Jennings was a mechanical fitter in the engineering reliability team and had worked for Yorkshire Water for eight years.
Yorkshire Water pleaded guilty to breaching Section 2(1) of the Health and Safety at Work Act 1974.
An investigation by the Health and Safety Executive (HSE) found that the valve at the water treatment plant was half open and sparks reacted with high oxygen levels.
John Micklethwaite, HSE inspector described the incident as “wholly avoidable”.
Meanwhile Yorkshire Water’s chief executive Richard Flint, said the company “must ensure” it does everything possible to prevent something like this happening again.
Jennings was working at the bottom of a dry well on the end of the disused lane one of the brewery trade waste treatment plant at the Tadcaster sewage treatment works. The adjoining lane two was still in service.
The brewery trade waste plant was the only Yorkshire Water Services effluent treatment plant to use oxygen gas injection to assist the clean-up process, according to the HSE.

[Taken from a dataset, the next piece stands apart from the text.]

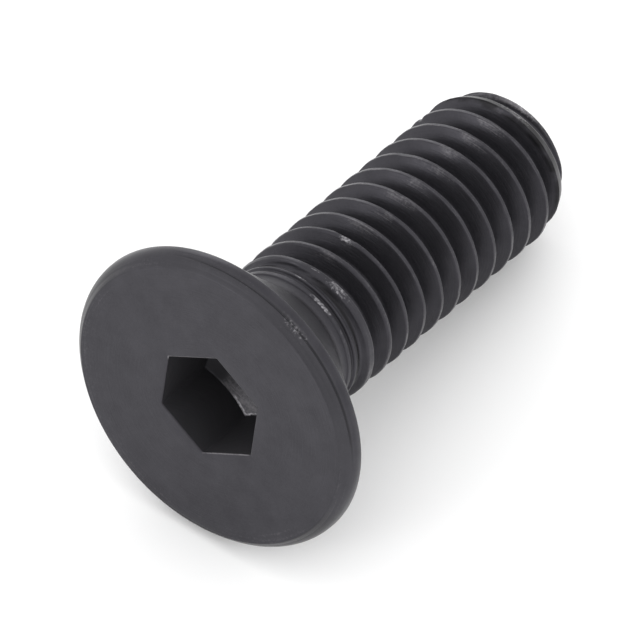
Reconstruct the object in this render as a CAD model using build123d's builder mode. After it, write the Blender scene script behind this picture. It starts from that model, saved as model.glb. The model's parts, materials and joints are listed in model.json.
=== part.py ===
from build123d import *
import os
from math import atan2, cos, degrees, floor, radians, sin, tan

# Driving dimensions, in millimetres and degrees. Heights run along the screw, from the head's face.
screwLength = 12.0  # head face to tip, as a countersunk screw is sized
threadDiameter = 3.92  # over the crests, inside the 6g limits of M4
threadPitch = 0.7
flankAngle = 30.0  # each flank, from square to the axis
crestFlat = 0.0875  # width of the thread's crest
grooveDepth = 0.43
runOutTurns = 2  # turns over which the groove climbs out towards the head
firstWholeTurn = 0.76  # from the thread's foot to where the groove is at its full depth
tipChamfer = 0.6  # 45 degree chamfer at the tip
headDiameter = 7.92
headLand = 0.52  # face to the large end of the cone, with the rounding in it
rimRound = 0.45  # rounding between the head's face and its narrow land
coneAngle = 90.0
neckDiameter = 3.54  # the rolled blank, left plain under the head
neckLength = 0.24  # small end of the cone to where the shank widens
neckFillet = 0.5
threadSwell = 0.2  # length over which the shank widens to the crests
socketAcross = 2.56  # hexagon socket across its flats, for a 2.5 key
socketDepth = 1.8  # to the floor at the middle of each flat
floorAngle = 120.0  # drill point at the foot of the socket
mouthBreak = 0.03  # edge break round the mouth of the socket
cutClearance = 0.05  # how far a cutter stands out of what it cuts

headRadius = headDiameter / 2
crestRadius = threadDiameter / 2
neckRadius = neckDiameter / 2
tipRadius = crestRadius - tipChamfer
coneEnd = headLand + (headRadius - neckRadius) / tan(radians(coneAngle / 2))
neckEnd = coneEnd + neckLength
threadFoot = neckEnd + threadSwell
fullGroove = threadFoot + firstWholeTurn
chamferStart = screwLength - tipChamfer
stockEnd = screwLength + 2 * threadPitch  # the bar is threaded long, then cut to length
flankSlope = tan(radians(flankAngle))
mouthHalf = (threadPitch - crestFlat) / 2
rootHalf = mouthHalf - grooveDepth * flankSlope
floorSlope = tan(radians(floorAngle / 2))
socketCorner = socketAcross / 2 / cos(radians(30))
drillRadius = socketCorner + cutClearance
socketPoint = socketDepth + socketAcross / 2 / floorSlope

# The groove keeps its full depth to beyond the tip, and climbs out of the shank towards the head.
# Both stretches are swept from the section where they meet, so that no web is left between them.
runOut = runOutTurns * threadPitch
climbAngle = atan2(grooveDepth, runOut)
fullPath = Helix(
    threadPitch,
    screwLength + threadPitch - fullGroove,
    crestRadius,
    center=(0, 0, fullGroove),
)
climbPath = Helix(
    threadPitch / cos(climbAngle),
    runOut,
    crestRadius,
    center=(0, 0, fullGroove),
    direction=(0, 0, -1),
    cone_angle=degrees(climbAngle),
).rotate(Axis.Z, 180)  # a downward helix starts half a turn away
acrossGroove = Plane(origin=fullPath @ 0, x_dir=(1, 0, 0), z_dir=fullPath % 0)
with BuildSketch(acrossGroove) as groove:
    with BuildLine():
        Polyline(
            (cutClearance, -mouthHalf - cutClearance * flankSlope),
            (cutClearance, mouthHalf + cutClearance * flankSlope),
            (-grooveDepth, rootHalf),
            (-grooveDepth, -rootHalf),
            close=True,
        )
    make_face()
with BuildPart() as fullThread:
    sweep(groove.sketch, path=fullPath, is_frenet=True)
with BuildPart() as threadRunOut:
    sweep(groove.sketch, path=climbPath, is_frenet=True)

# The socket: a hexagon, a corner of it on top when the screw lies, that ends in a drill point.
with BuildPart() as socket:
    with BuildSketch(Plane.XY.offset(-cutClearance)):
        RegularPolygon(socketAcross / 2, 6, major_radius=False)
    extrude(amount=socketPoint + 2 * cutClearance)
    with BuildSketch(Plane.XZ):
        with BuildLine():
            Polyline(
                (0, -2 * cutClearance),
                (drillRadius, -2 * cutClearance),
                (drillRadius, socketPoint - drillRadius / floorSlope),
                (0, socketPoint),
                close=True,
            )
        make_face()
    revolve(axis=Axis.Z, mode=Mode.INTERSECT)

# The screw stands on its head here: face at the origin, shank upwards, +X the side that is on top
# when it lies.
with BuildPart() as upright:
    with BuildSketch(Plane.XZ) as outline:
        with BuildLine():
            Polyline(
                (0, 0),
                (headRadius, 0),
                (headRadius, headLand),
                (neckRadius, coneEnd),
                (neckRadius, neckEnd),
                (crestRadius, threadFoot),
                (crestRadius, stockEnd),
                (0, stockEnd),
                close=True,
            )
        make_face()
        rimCorner = outline.vertices().sort_by_distance((headRadius, 0))[0]
        fillet(rimCorner, rimRound)
        neckCorner = outline.vertices().sort_by_distance((neckRadius, coneEnd))[0]
        fillet(neckCorner, neckFillet)
    revolve(axis=Axis.Z)
    add(fullThread.part, mode=Mode.SUBTRACT)
    add(threadRunOut.part, mode=Mode.SUBTRACT)
    with BuildSketch(Plane.XZ):
        with BuildLine():
            Polyline(
                (crestRadius + tipChamfer, chamferStart - tipChamfer),
                (crestRadius + tipChamfer, stockEnd + threadPitch),
                (0, stockEnd + threadPitch),
                (0, screwLength),
                (tipRadius, screwLength),
                close=True,
            )
        make_face()
    revolve(axis=Axis.Z, mode=Mode.SUBTRACT)
    add(socket.part, mode=Mode.SUBTRACT)
    headFace = upright.faces().filter_by(GeomType.PLANE).sort_by(Axis.Z)[0]
    chamfer(headFace.inner_wires()[0].edges(), mouthBreak)

# The screw lies on the rim of its head and on the thread: on its last whole crest or on the next,
# which the chamfer has cut, whichever is met first.
lowestCrest = fullGroove + threadPitch
wholeTurns = floor((chamferStart - lowestCrest) / threadPitch)
wholeCrest = lowestCrest + wholeTurns * threadPitch + crestFlat / 2
cutBack = max(wholeCrest + threadPitch - crestFlat - chamferStart, 0) / (1 + flankSlope)
rimDrop = headRadius - crestRadius
restTilt = min(
    atan2(rimDrop, wholeCrest - headLand),
    atan2(rimDrop + cutBack, chamferStart + cutBack - headLand),
)
lowestReach = (headRadius - rimRound) * sin(restTilt)
farthestReach = screwLength * cos(restTilt) + tipRadius * sin(restTilt)
restPlane = Plane(
    origin=(
        (lowestReach - farthestReach) / 2,
        0,
        headLand * sin(restTilt) + headRadius * cos(restTilt),
    ),
    x_dir=(sin(restTilt), 0, cos(restTilt)),
    z_dir=(cos(restTilt), 0, -sin(restTilt)),
)
with BuildPart() as screw:
    add(upright.part.moved(restPlane.location))

os.makedirs("parts", exist_ok=True)
screw.part.label = "screw"
export_step(screw.part, "parts/screw.step")
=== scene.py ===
import json
from math import atan2, ceil, cos, floor, hypot, pi, radians, sin, tan

import bmesh
import bpy
from mathutils import Matrix, Vector, noise


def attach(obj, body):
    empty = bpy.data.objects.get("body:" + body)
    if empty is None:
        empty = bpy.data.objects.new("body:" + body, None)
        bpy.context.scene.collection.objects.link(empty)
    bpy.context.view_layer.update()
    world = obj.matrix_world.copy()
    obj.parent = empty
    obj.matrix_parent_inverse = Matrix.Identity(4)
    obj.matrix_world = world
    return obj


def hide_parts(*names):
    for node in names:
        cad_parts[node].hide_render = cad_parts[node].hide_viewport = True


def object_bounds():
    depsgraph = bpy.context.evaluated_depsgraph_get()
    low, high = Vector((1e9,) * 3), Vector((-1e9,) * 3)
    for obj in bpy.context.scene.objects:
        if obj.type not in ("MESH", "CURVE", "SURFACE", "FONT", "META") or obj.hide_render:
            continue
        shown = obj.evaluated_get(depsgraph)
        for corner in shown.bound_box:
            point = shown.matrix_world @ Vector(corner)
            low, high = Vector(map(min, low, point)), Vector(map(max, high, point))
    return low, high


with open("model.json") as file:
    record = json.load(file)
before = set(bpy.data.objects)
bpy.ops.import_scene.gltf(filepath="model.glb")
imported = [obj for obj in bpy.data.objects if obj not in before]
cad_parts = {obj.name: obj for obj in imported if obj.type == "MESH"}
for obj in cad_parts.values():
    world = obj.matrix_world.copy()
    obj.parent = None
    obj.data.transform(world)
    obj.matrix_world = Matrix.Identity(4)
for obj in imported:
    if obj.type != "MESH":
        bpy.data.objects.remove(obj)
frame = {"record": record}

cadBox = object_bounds()


# The screw's own frame: millimetres, heights from the head's face towards the tip, +X on top.
placing = {
    "seatHeight": 0.0015,  # metres from the head's face to the cone_seat mount
    "unit": 0.001,  # metres to a millimetre
}


def screwPlace():
    mounts = {mount["name"]: mount for mount in frame["record"]["mounts"]}
    axisDir = Vector(mounts["thread"]["axis"]).normalized()
    faceCentre = Vector(mounts["cone_seat"]["pos_m"]) - axisDir * placing["seatHeight"]
    topDir = (Vector(mounts["head_face"]["pos_m"]) - faceCentre).normalized()
    turned = Matrix((topDir, axisDir.cross(topDir), axisDir)).transposed().to_4x4()
    return Matrix.Translation(faceCentre) @ turned


place = screwPlace()
millimetre = Matrix.Scale(placing["unit"], 4)


screw = {  # millimetres and degrees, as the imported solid
    "length": 11.978,
    "crestRadius": 1.96,
    "pitch": 0.7,
    "grooveDepth": 0.43,
    "fullGroove": 3.91,  # where the groove reaches its full depth
    "runOut": 0.95,  # length over which it climbs out towards the head
    "rootHalf": 0.058,  # half the width of the groove's floor
    "flankSlope": tan(radians(30)),
    "crestEase": 0.007,  # rounding where flank and crest meet
    "rootEase": 0.03,
    "unevenCrest": 0.007,  # how much the crests' height wanders
    "unevenMean": 0.4,
    "unevenFine": 0.6,
    "unevenScale": (5, 1.3, 3.1),  # round, along, and how much finer the second layer is
    "unevenFrom": 3.5,
    "pushed": ((0.05, 5.6, 4.4), (0.08, 3.8, 3.35)),  # shift of the thread, fading in
    "tipEase": 0.03,
    "tipEaseRings": ((0.3, 0.35), (0.65, 0.12), (1, 0)),
    "tipFlat": 1.44,
    "tipTaper": (0.385, 11.08),  # the last turn's loss of radius per millimetre, and its start
    "tipBevel": 1.25,  # the steep edge's
    "tipBlend": 0.1,
    "tipRings": (1.3, 0.9, 0.45),  # rings of the end face
    "tipLean": 0.038,  # the last turn stands out to one side
    "tipLeanSide": -45,
    "tipLeanSpan": (11.2, 11.9),
    "headRadius": 3.96,
    "restSlant": 10.85,  # how far the axis dips when the screw lies
    "boxReach": 0.6675,  # level reach of the solid's box from the middle of the face
    "frontSide": 29.2,  # the side facing the camera; wear, painted light and shade are placed from it
    "headLand": 0.52,
    "landEdge": ((-0.008, 0.018), (0, -0.01)),  # outward and along, where the cone ends
    "coneShares": (0.3, 0.6, 0.97),
    "rimRound": 0.45,
    "rimArc": (-50, 50),  # degrees of the rounding, and its steps
    "rimEnd": 0.5,  # rings below this belong to the rim
    "bevel": (  # from the rounding to the face: outward and along
        (0.085, 0.08),
        (0.06, 0.05),
        (0.035, 0.027),
        (0.018, 0.012),
        (0.006, 0.003),
        (-0.01, 0),
    ),
    "faceFlat": 3.69,  # the face is flat out to here
    "faceRings": (3.675, 3.66, 3.6, 3.4, 3.0, 2.5, 2.0, 1.65),
    "rimLine": 0.24,  # height of the fine line where the rounding meets the land
    "rimLineHalf": 0.024,
    "rimLineDepth": 0.022,
    "rimLineSides": (58, 38),  # it fades out between these angles from the front
    "neckStart": 2.92,
    "neckRows": 3.34,  # plain rings up to here, helical rows beyond
    "rowStep": 0.014,
    "neckFillet": 0.5,
    "filletSteps": 7,
    "neckProfile": (  # height and radius: rings left by the rolling, then the swell
        (2.90, 1.772),
        (2.97, 1.780),
        (3.00, 1.815),
        (3.10, 1.822),
        (3.13, 1.782),
        (3.19, 1.780),
        (3.235, 1.842),
        (3.275, 1.846),
        (3.33, 1.800),
        (3.43, 1.800),
        (3.50, 1.925),
        (3.58, 1.952),
        (3.66, 1.960),
    ),
    "neckWobble": ((0.018, 1, 0.6), (0.008, 3, 0)),  # size, waves round, radians turned
    "wobbleSpan": ((2.93, 3.0), (3.7, 3.5)),  # fades in, and out again
    "neckBlend": 0.03,
    "socketInner": 1.28,  # middle of a flat to the axis
    "socketDepth": 1.8,
    "mouthEase": 0.03,
    "mouthHold": (0.012, 0.03),  # rings that hold the ease, on the face and down the wall
    "wallShares": (0.25, 0.5, 0.75, 0.97, 0.99, 1),
    "floorShares": (0.97, 0.94, 0.88, 0.8, 0.7, 0.6, 0.4, 0.2, 0.05),
    "floorSlope": tan(radians(60)),  # the drill point's half angle
    "ringSteps": 204,  # vertices round the screw, a multiple of twelve
    "threadRows": (  # distances of the mesh's rows from the middle of the groove
        0, 0.03, 0.05, 0.068, 0.10, 0.14, 0.18,
        0.22, 0.26, 0.285, 0.298, 0.308, 0.32, 0.35,
    ),
    "nicks": (  # bruises of the crests: crest number, degrees round, half length, depth
        (1, 1, 8, 0.03),
        (9, -58, 4, 0.05),
        (4, 3, 5, 0.02),
        (6, -22, 7, 0.018),
        (7, 60, 4, 0.02),
        (5, 150, 8, 0.025),
        (2, -130, 6, 0.02),
        (8, -160, 9, 0.02),
    ),
}
weldDistance = 0.004  # between rows that two turns share
cutDistance = 0.0001  # from the cutting plane
sameLevel = 0.001  # millimetres within which heights count as one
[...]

Jennings and a colleague had been tasked with changing the stop valve on the end of the disused lane one drain pipe which emerged into the bottom of the dry well.
He was using an angle grinder to cut through corroded bolts when sparks from the grinding wheel impinged onto his overalls, bursting into flames.
The HSE said it found that the drain valve was half-opened and the atmosphere within the dry well was oxygen-enriched, greatly increasing the risk of fire.
A near miss report had also been recorded at the same location in September 2014.
Employees had found the interior of lane one to be heavily oxygen-enriched and had alerted local managers to the problem. Following this near miss the company carried out an investigation but reached the wrong conclusion that the oxygen enrichment was due to residual oxygen and that the issue had been resolved, the HSE’s investigation found.
This had implications for future work in that Yorkshire Water proceeded on the basis there was no further risk of oxygen enrichment within lane one.
The HSE investigation showed that the company’s risk assessment and permit to work procedures had been inadequate. There were no site-specific procedures in place and the generic risk assessment template form did not include oxygen enrichment as a possible hazard.
The employees working on the day of the incident were not familiar with the site and they were not aware of the previous near miss. This meant that they did not have the knowledge or experience to recognise that oxygen-enrichment of the dry well was a potential hazard when the valve was taken off or opened.
Following the hearing HSE inspector Micklethwaite, said: “This was a tragic and wholly avoidable incident, caused by the failure of the company to implement an adequate and effective safe system of work for work in a confined space.
“Those in control of work activities have a duty to identify hazards that could arise, to eliminate or to mitigate them, and to devise suitable safe systems of work. The risk assessment process is central to this role.
“The employer also has a duty to provide the necessary information, instruction and training to his workers, and to provide an appropriate level of supervision to ensure that the work can be carried out safely and without risks to health.”
Responding to the incident, Yorkshire Water’s chief executive, Richard Flint, said the tragic event had a “profound effect” on the company.
He added: “Whilst we cannot change what happened to Mick, we must ensure this terrible accident leaves a permanent legacy on the business and that we do everything possible to prevent something like this happening again.
“There is nothing more important to us than ensuring that each and every one of our colleagues returns home safely to their families after their day’s work.
“We have already done a significant amount of work to transform how we approach health and safety, but we are committed to constantly working to ensure that we have the best possible systems in place to make sure that nobody else has to experience what Mick’s family have been through.”